### The task
Repeat exactly, and only, the lines from the one that contains "tap_lock_nut();" through the one that contains "if empty is", both ends included.

= = =

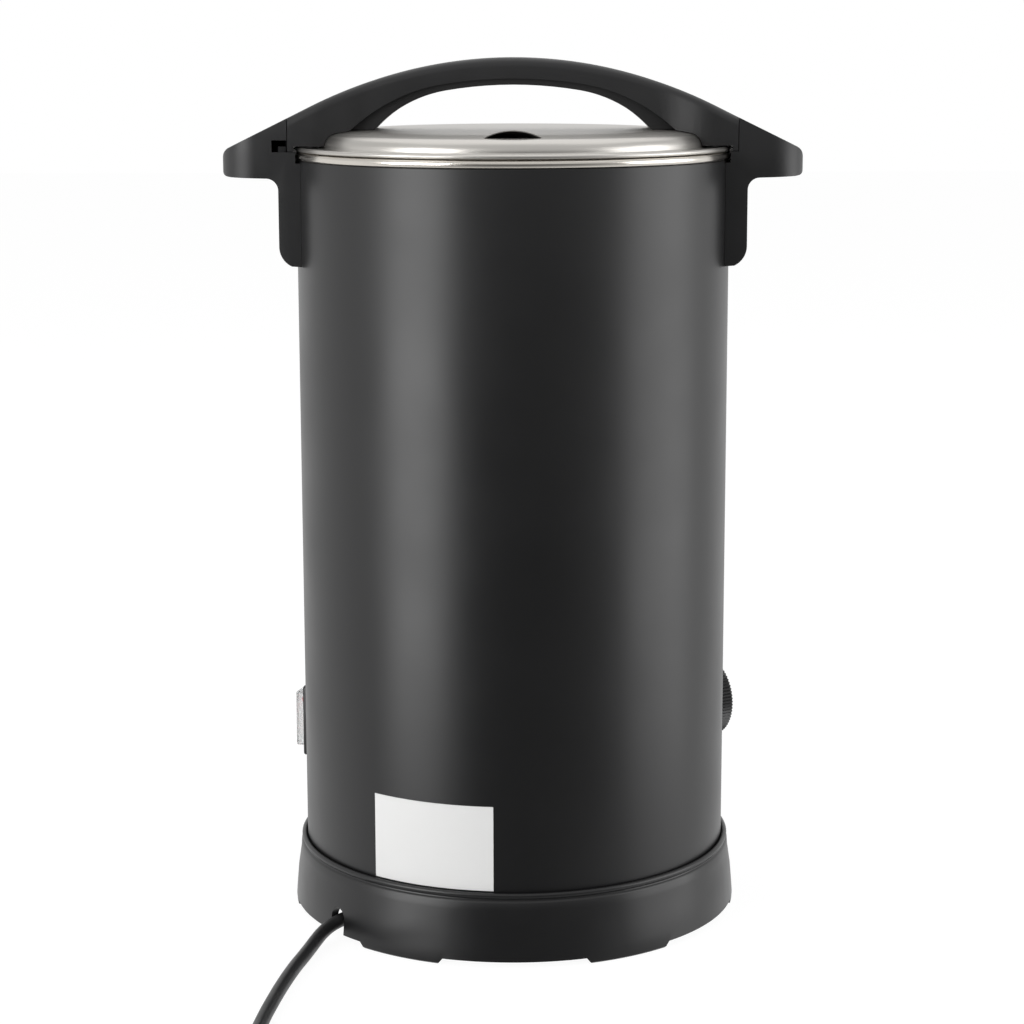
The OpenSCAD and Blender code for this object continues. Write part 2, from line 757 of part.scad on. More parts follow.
module switch_frame() {
  color(black) difference() {
    at_switch() translate([-frame_t - 1.4, -frame_w / 2, -frame_h / 2])
      cube([frame_t + 1.4, frame_w, frame_h]);
    at_switch() translate([-10, -window_w / 2, -window_h / 2])
      cube([20, window_w, window_h]);
    at_switch() translate([body_top - 10 + fit_gap, -cutout_w / 2, -cutout_h / 2])
      cube([10, cutout_w, cutout_h]);
    ring_cut(shell_r + 0.05, control_z - frame_h, control_z + frame_h);
  }
}

module switch_body() {
  depth = 20;
  back = -frame_t - depth;
  color("#1d1d1e") difference() {
    at_switch() union() {
      translate([back, -cutout_w / 2 + fit_gap, -cutout_h / 2 + fit_gap])
        cube([body_top - back, cutout_w - 2 * fit_gap, cutout_h - 2 * fit_gap]);
      for (z = [-7, 7], y = [-5, 5])
        translate([back - 8, y - 3, z - 0.4]) cube([9, 6, 0.8]);
    }
    at_switch() translate([-10.5, -window_w / 2, -window_h / 2]) cube([20, window_w, window_h]);
    rocker_axle(axle_r + 0.2, axle_l / 2 + 0.4);
  }
}

module rocker_axle(r, half) {
  at_switch() translate([rocker_pivot, 0, 0]) rotate([90, 0, 0])
    translate([0, 0, -half]) cylinder(r = r, h = 2 * half, $fn = 48);
}

// The rocker's upper end stands out: the switch is off
module rocker() {
  color("#c21f1f") {
    at_switch() rotate([90, 0, 0]) translate([0, 0, -rocker_w / 2])
      linear_extrude(height = rocker_w)
        polygon([[-7, -7.6], [-4, -9.4], [-0.4, -9.8], [0.1, -1], [0.3, 0.6], [2.6, 8.9],
          [2.2, 9.5], [-4, 9.3], [-7, 7.4], [-8, 3], [-8, -3]]);
    rocker_axle(axle_r, axle_l / 2);
  }
}

module switch_cap() {
  color([0.9, 0.9, 0.9, 0.35]) at_switch() difference() {
    union() {
      translate([0, -cap_w / 2, -cap_h / 2]) cube([cap_rise, cap_w, cap_h]);
      translate([0, -cap_w / 2 - 1, -cap_h / 2 - 1]) cube([0.6, cap_w + 2, cap_h + 2]);
    }
    translate([-1, -cap_w / 2 + cap_t, -cap_h / 2 + cap_t])
      cube([cap_rise - cap_t + 1, cap_w - 2 * cap_t, cap_h - 2 * cap_t]);
  }
}

// ---------- tap ----------

// Rod along the tap's run, between two distances from the pot's axis
module run_rod(r, near, far, sides = 96) {
  translate([0, -near, tap_z]) rotate([90, 0, 0]) cylinder(r = r, h = far - near, $fn = sides);
}

module tap_body() {
  color(steel) difference() {
    union() {
      run_rod(tail_r, pot_r - 11, -collar_y + 1);
      run_rod(17, -collar_y, -collar_y + collar_t, 6);
      run_rod(barrel_r, -collar_y + collar_t - 1, -barrel_end_y);
      translate([0, ball_y, tap_z]) cylinder(r = tap_neck_r, h = neck_top_z - tap_z);
    }
    run_rod(bore_r, pot_r - 12, -barrel_end_y + 1);
    run_rod(chamber_r, -ball_y - ball_r - 0.5, -barrel_end_y + 1);
    translate([0, ball_y, tap_z]) cylinder(r = stem_r + 0.3, h = neck_top_z - tap_z + 1);
  }
}

module tap_seat(near, far) {
  color("white") difference() {
    run_rod(chamber_r - 0.05, near, far);
    run_rod(bore_r, near - 1, far + 1);
    translate([0, ball_y, tap_z]) sphere(r = ball_r + 0.2);
  }
}

module tap_seat_inner() {
  near = -ball_y - ball_r - 0.5;
  tap_seat(near, near + seat_l);
}

module tap_seat_outer() {
  far = -ball_y + ball_r + 0.5;
  tap_seat(far - seat_l, far);
}

module tap_ball() {
  color("silver") difference() {
    translate([0, ball_y, tap_z]) sphere(r = ball_r);
    translate([-ball_r - 1, ball_y, tap_z]) rotate([0, 90, 0])
      cylinder(r = bore_r, h = 2 * ball_r + 2);
    translate([0, ball_y, tap_z + bore_r + 0.8]) cylinder(r = 3.6, h = 10, $fn = 48);
  }
}

module tap_stem() {
  color(steel) {
    translate([0, ball_y, tap_z + bore_r + 0.8])
      cylinder(r = 3.55, h = 3, $fn = 48);
    translate([0, ball_y, tap_z + bore_r + 3])
      cylinder(r = stem_r, h = lever_z + lever_t - tap_z - bore_r - 3, $fn = 48);
    translate([0, ball_y, lever_z + lever_t]) cylinder(r = 3, h = 6.5, $fn = 48);
  }
}

module packing_nut() {
  color(steel) difference() {
    translate([0, ball_y, neck_top_z]) cylinder(r = tap_neck_r + 1.5, h = 5.4, $fn = 6);
    translate([0, ball_y, neck_top_z - 1]) cylinder(r = stem_r + 0.3, h = 8, $fn = 48);
  }
}

module tap_lever() {
  color(steel) difference() {
    union() {
      translate([0, ball_y, lever_z]) cylinder(r = lever_hub_r, h = lever_t, $fn = 64);
      translate([0, ball_y - lever_w / 2, lever_z]) cube([lever_l - 3, lever_w, lever_t]);
    }
    translate([0, ball_y, lever_z - 1]) cylinder(r = stem_r + 0.05, h = lever_t + 2, $fn = 48);
  }
}

module lever_sleeve() {
  start = 22;
  color("#b3261e") difference() {
    translate([start, ball_y, lever_z + lever_t / 2]) rotate([0, 90, 0])
      linear_extrude(height = lever_l - start)
        union() {
          square([6, lever_w + 3], center = true);
          for (s = [-1, 1]) translate([0, s * (lever_w + 3) / 2]) circle(r = 3, $fn = 48);
        }
    translate([start - 1, ball_y - lever_w / 2 - 0.02, lever_z - 0.02])
      cube([lever_l - 3 - start + 1.05, lever_w + 0.04, lever_t + 0.04]);
  }
}

module lever_nut() {
  color(steel) difference() {
    translate([0, ball_y, lever_z + lever_t]) cylinder(r = 6.4, h = 5, $fn = 6);
    translate([0, ball_y, lever_z]) cylinder(r = 3.05, h = 20, $fn = 48);
  }
}

module tap_spout() {
  bend = -spout_y;
  color(steel) difference() {
    union() {
      run_rod(chamber_r - 0.05, -ball_y + ball_r + 0.55, -barrel_end_y + 0.5);
      run_rod(barrel_r + 1.5, -barrel_end_y, -barrel_end_y + spout_flange_t, 6);
      run_rod(spout_r, -barrel_end_y, bend);
      translate([0, spout_y, tap_z]) sphere(r = spout_r);
      translate([0, spout_y, tap_z - spout_drop]) cylinder(r = spout_r, h = spout_drop);
      translate([0, spout_y, tap_z - spout_drop]) cylinder(r = spout_r + 1.2, h = 3);
    }
    run_rod(bore_r, -ball_y + ball_r, bend);
    translate([0, spout_y, tap_z - spout_drop - 1]) cylinder(r = bore_r, h = spout_drop + 1);
    translate([0, spout_y, tap_z]) sphere(r = bore_r);
  }
}

module tap_outer_washer() {
  color("#d8d4cc") difference() {
    run_rod(15, shell_r - 3, -collar_y);
    run_rod(tail_r + 0.05, shell_r - 4, -collar_y + 1);
    translate([0, 0, tap_z - 20]) cylinder(r = shell_r + 0.05, h = 40, $fn = 180);
  }
}

module tap_spacer() {
  color(steel) intersection() {
    difference() {
      run_rod(13, pot_r - 4, shell_r);
      run_rod(tail_r + 0.1, pot_r - 5, shell_r + 1);
      translate([0, 0, tap_z - 20]) cylinder(r = pot_out_r + 0.05, h = 40, $fn = 180);
    }
    translate([0, 0, tap_z - 20]) cylinder(r = shell_in_r - 0.05, h = 40, $fn = 180);
  }
}

module tap_inner_washer() {
  color("#d8d4cc") intersection() {
    difference() {
      run_rod(14.5, pot_r - 3.5, pot_r + 2);
      run_rod(tail_r + 0.05, pot_r - 5, pot_r + 3);
    }
    translate([0, 0, tap_z - 20]) cylinder(r = pot_r - 0.05, h = 40, $fn = 180);
  }
}

module tap_lock_nut() {
  color(steel) difference() {
    run_rod(14.6, pot_r - 8.5, pot_r - 3.5, 6);
    run_rod(tail_r + 0.05, pot_r - 10, pot_r);
  }
}

// ---------- lead ----------

module cord_elbow() {
  color(black) on_side(notch_angle, elbow_in_r, elbow_z) union() {
    cylinder(r = 5, h = plate_z + plate_t + 4 - elbow_z, $fn = 48);
    translate([0, 0, plate_z + plate_t - elbow_z]) cylinder(r = 7.5, h = 3, $fn = 48);
    translate([0, 0, plate_z - elbow_z - 3]) cylinder(r = 7, h = 3, $fn = 48);
    sphere(r = 5, $fn = 48);
    rotate([0, 90, 0]) cylinder(r1 = 5, r2 = 3.6, h = elbow_out_r - elbow_in_r, $fn = 48);
  }
}

module power_cord() {
  color(black) tube(lead_route, cord_r);
}

module cord_coil() {
  width = coil_columns * cord_d;
  color(black) translate([coil_x, coil_y, coil_lift]) rotate_extrude()
    translate([coil_r - width / 2, 0]) square([width, coil_layers * cord_d]);
}

module cord_tail() {
  color(black) tube(tail_route, cord_r);
}

module cord_tie() {
  width = coil_columns * cord_d;
  height = coil_layers * cord_d;
  color("white") translate([coil_x - coil_r - width / 2, coil_y, coil_lift])
    difference() {
      translate([-0.6, -2.5, -0.6]) cube([width + 1.2, 5, height + 1.2]);
      translate([-0.05, -3.5, -0.05]) cube([width + 0.25, 7, height + 0.1]);
    }
}

// Plug pieces: a sleeve for the cord, a neck and a round body
module plug() {
  color(black) translate([plug_x, plug_y, plug_r]) rotate([0, -90, 0]) union() {
    cylinder(r1 = 4, r2 = 6.5, h = plug_sleeve_l, $fn = 48);
    translate([0, 0, plug_sleeve_l]) cylinder(r1 = 9.5, r2 = 13, h = plug_neck_l, $fn = 64);
    translate([0, 0, plug_sleeve_l + plug_neck_l]) cylinder(r = plug_r, h = plug_body_l);
  }
}

module plug_pins() {
  face_x = plug_x - plug_sleeve_l - plug_neck_l - plug_body_l;
  color("silver") translate([face_x, plug_y, plug_r]) rotate([0, -90, 0])
    for (s = [-1, 1]) translate([0, s * pin_pitch / 2, 0])
      cylinder(r = pin_r, h = pin_l, $fn = 48);
}

// ---------- nodes ----------

outer_shell();
inner_pot();
pot_floor();
base_ring();
bottom_plate();
bottom_screws();
rating_plate();
grip_left();
grip_right();
grip_screw(0);  // grip_screw_1
grip_screw(1);  // grip_screw_2
grip_screw(2);  // grip_screw_3
grip_screw(3);  // grip_screw_4
lid_plate();
lid_gasket();
lid_handle();
handle_cover();
handle_screw(0);  // handle_screw_1
handle_screw(1);  // handle_screw_2
handle_screw(2);  // handle_screw_3
handle_screw(3);  // handle_screw_4
heater_plate();
heater_element();
heater_clamp();
clamp_stud();
thermostat();
thermostat_bulb();
knob_spindle();
knob();
dial_plate();
thermal_cutout();
terminal_block();
switch_body();
switch_frame();
rocker();
switch_cap();
lamp_lens();
lamp_body();
tap_body();
tap_spout();
tap_ball();
tap_stem();
tap_seat_inner();
tap_seat_outer();
tap_lever();
lever_sleeve();
lever_nut();
packing_nut();
tap_outer_washer();
tap_spacer();
tap_inner_washer();
tap_lock_nut();
cord_elbow();
power_cord();
cord_coil();
cord_tail();
cord_tie();
plug();
plug_pins();
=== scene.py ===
"""Finished surfaces of an electric wax melter: paint, brushed steel, plastic and its cord."""

import json
import math

import bmesh
import bpy
from bpy.props import FloatProperty, FloatVectorProperty, PointerProperty
from mathutils import Matrix, Vector


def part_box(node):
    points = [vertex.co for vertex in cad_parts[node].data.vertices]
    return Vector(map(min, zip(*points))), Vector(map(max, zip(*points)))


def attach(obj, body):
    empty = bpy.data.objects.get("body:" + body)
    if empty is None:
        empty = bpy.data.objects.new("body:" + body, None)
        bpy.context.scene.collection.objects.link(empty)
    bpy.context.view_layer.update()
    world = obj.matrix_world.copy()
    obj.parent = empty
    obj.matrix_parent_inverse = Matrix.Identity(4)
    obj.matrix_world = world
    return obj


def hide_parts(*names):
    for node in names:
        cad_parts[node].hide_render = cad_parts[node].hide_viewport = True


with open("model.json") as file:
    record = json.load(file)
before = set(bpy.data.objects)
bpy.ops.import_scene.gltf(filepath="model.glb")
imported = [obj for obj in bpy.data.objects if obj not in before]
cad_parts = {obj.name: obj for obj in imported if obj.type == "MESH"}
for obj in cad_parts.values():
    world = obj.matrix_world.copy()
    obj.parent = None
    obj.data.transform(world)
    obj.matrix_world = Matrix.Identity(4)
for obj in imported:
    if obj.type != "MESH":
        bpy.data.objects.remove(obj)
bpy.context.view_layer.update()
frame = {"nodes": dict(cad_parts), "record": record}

bl_info = {
    "name": "Wax Melter",
    "version": (1, 0, 0),
    "blender": (4, 5, 0),
    "location": "View3D > Sidebar > Wax Melter",
    "description": "Builds the finished surfaces of an electric wax melter round its frame",
    "category": "Object",
}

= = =

### Correct answer
tap_lock_nut();
cord_elbow();
power_cord();
cord_coil();
cord_tail();
cord_tie();
plug();
plug_pins();
=== scene.py ===
"""Finished surfaces of an electric wax melter: paint, brushed steel, plastic and its cord."""

import json
import math

import bmesh
import bpy
from bpy.props import FloatProperty, FloatVectorProperty, PointerProperty
from mathutils import Matrix, Vector


def part_box(node):
    points = [vertex.co for vertex in cad_parts[node].data.vertices]
    return Vector(map(min, zip(*points))), Vector(map(max, zip(*points)))


def attach(obj, body):
    empty = bpy.data.objects.get("body:" + body)
    if empty is None:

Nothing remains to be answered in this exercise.